Dataset excerpt:
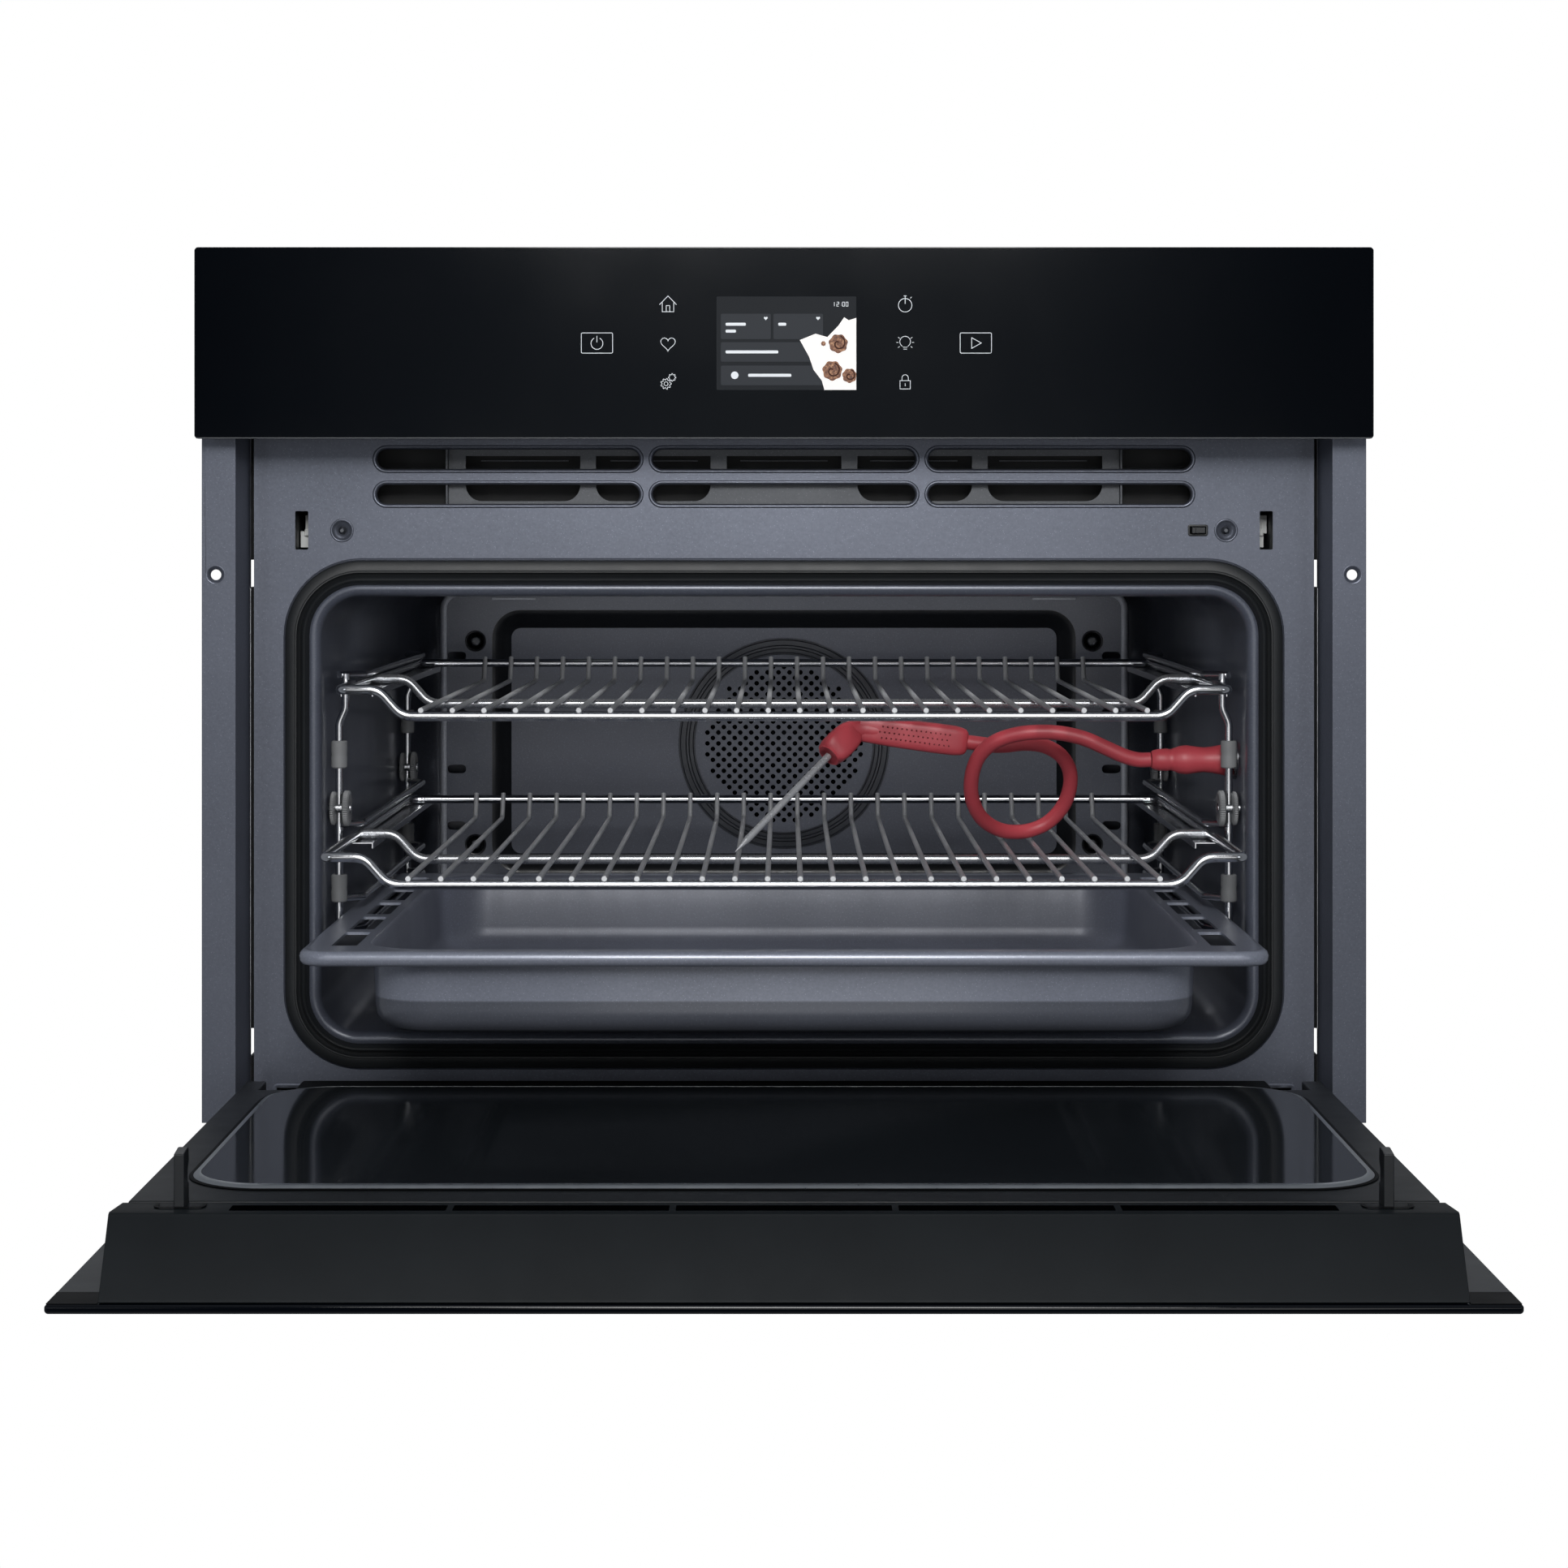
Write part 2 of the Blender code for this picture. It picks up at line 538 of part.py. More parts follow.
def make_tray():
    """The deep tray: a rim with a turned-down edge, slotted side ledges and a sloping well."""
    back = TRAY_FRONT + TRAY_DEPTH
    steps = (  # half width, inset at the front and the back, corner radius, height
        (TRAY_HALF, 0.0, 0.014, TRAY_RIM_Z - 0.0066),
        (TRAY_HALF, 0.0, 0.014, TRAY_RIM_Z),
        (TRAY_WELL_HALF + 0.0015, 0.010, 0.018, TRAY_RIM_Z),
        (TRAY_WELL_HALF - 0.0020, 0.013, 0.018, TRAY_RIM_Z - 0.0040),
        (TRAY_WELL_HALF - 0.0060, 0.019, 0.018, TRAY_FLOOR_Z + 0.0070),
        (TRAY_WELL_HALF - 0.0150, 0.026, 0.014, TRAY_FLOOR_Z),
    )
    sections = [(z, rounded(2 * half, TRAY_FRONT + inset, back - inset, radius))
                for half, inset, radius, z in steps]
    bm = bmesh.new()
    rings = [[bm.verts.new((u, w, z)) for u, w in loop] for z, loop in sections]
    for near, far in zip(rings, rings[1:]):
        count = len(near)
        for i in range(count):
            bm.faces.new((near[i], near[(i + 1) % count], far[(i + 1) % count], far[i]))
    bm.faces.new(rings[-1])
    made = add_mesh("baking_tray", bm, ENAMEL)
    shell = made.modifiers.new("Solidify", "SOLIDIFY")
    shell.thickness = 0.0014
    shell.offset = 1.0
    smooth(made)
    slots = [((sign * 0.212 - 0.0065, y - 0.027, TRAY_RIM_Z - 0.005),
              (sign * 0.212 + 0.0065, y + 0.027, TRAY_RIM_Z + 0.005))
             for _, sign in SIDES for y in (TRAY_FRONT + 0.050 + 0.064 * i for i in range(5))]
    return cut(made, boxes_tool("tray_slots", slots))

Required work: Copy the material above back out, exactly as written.

Completed task:
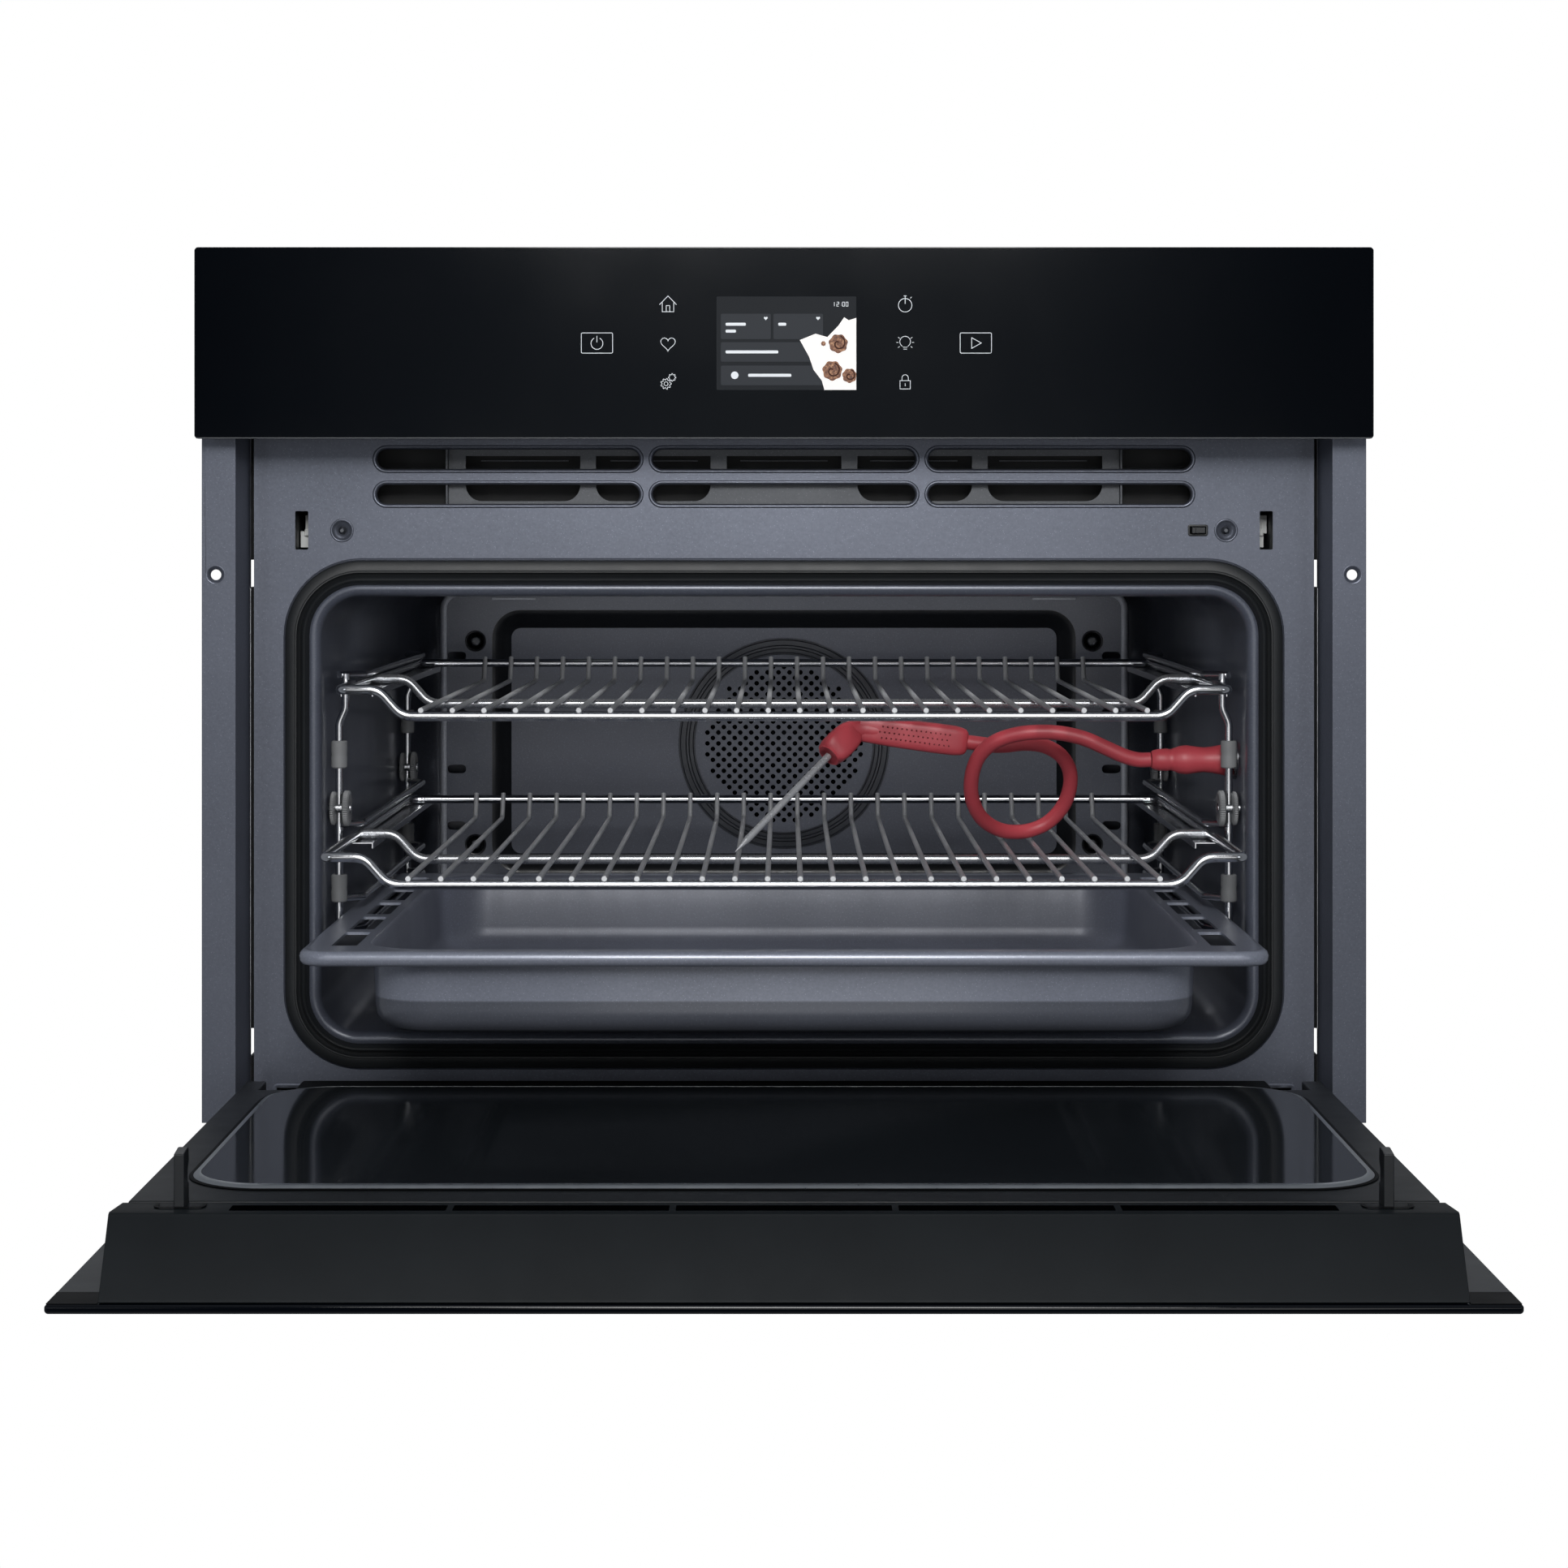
Write part 2 of the Blender code for this picture. It picks up at line 538 of part.py. More parts follow.
def make_tray():
    """The deep tray: a rim with a turned-down edge, slotted side ledges and a sloping well."""
    back = TRAY_FRONT + TRAY_DEPTH
    steps = (  # half width, inset at the front and the back, corner radius, height
        (TRAY_HALF, 0.0, 0.014, TRAY_RIM_Z - 0.0066),
        (TRAY_HALF, 0.0, 0.014, TRAY_RIM_Z),
        (TRAY_WELL_HALF + 0.0015, 0.010, 0.018, TRAY_RIM_Z),
        (TRAY_WELL_HALF - 0.0020, 0.013, 0.018, TRAY_RIM_Z - 0.0040),
        (TRAY_WELL_HALF - 0.0060, 0.019, 0.018, TRAY_FLOOR_Z + 0.0070),
        (TRAY_WELL_HALF - 0.0150, 0.026, 0.014, TRAY_FLOOR_Z),
    )
    sections = [(z, rounded(2 * half, TRAY_FRONT + inset, back - inset, radius))
                for half, inset, radius, z in steps]
    bm = bmesh.new()
    rings = [[bm.verts.new((u, w, z)) for u, w in loop] for z, loop in sections]
    for near, far in zip(rings, rings[1:]):
        count = len(near)
        for i in range(count):
            bm.faces.new((near[i], near[(i + 1) % count], far[(i + 1) % count], far[i]))
    bm.faces.new(rings[-1])
    made = add_mesh("baking_tray", bm, ENAMEL)
    shell = made.modifiers.new("Solidify", "SOLIDIFY")
    shell.thickness = 0.0014
    shell.offset = 1.0
    smooth(made)
    slots = [((sign * 0.212 - 0.0065, y - 0.027, TRAY_RIM_Z - 0.005),
              (sign * 0.212 + 0.0065, y + 0.027, TRAY_RIM_Z + 0.005))
             for _, sign in SIDES for y in (TRAY_FRONT + 0.050 + 0.064 * i for i in range(5))]
    return cut(made, boxes_tool("tray_slots", slots))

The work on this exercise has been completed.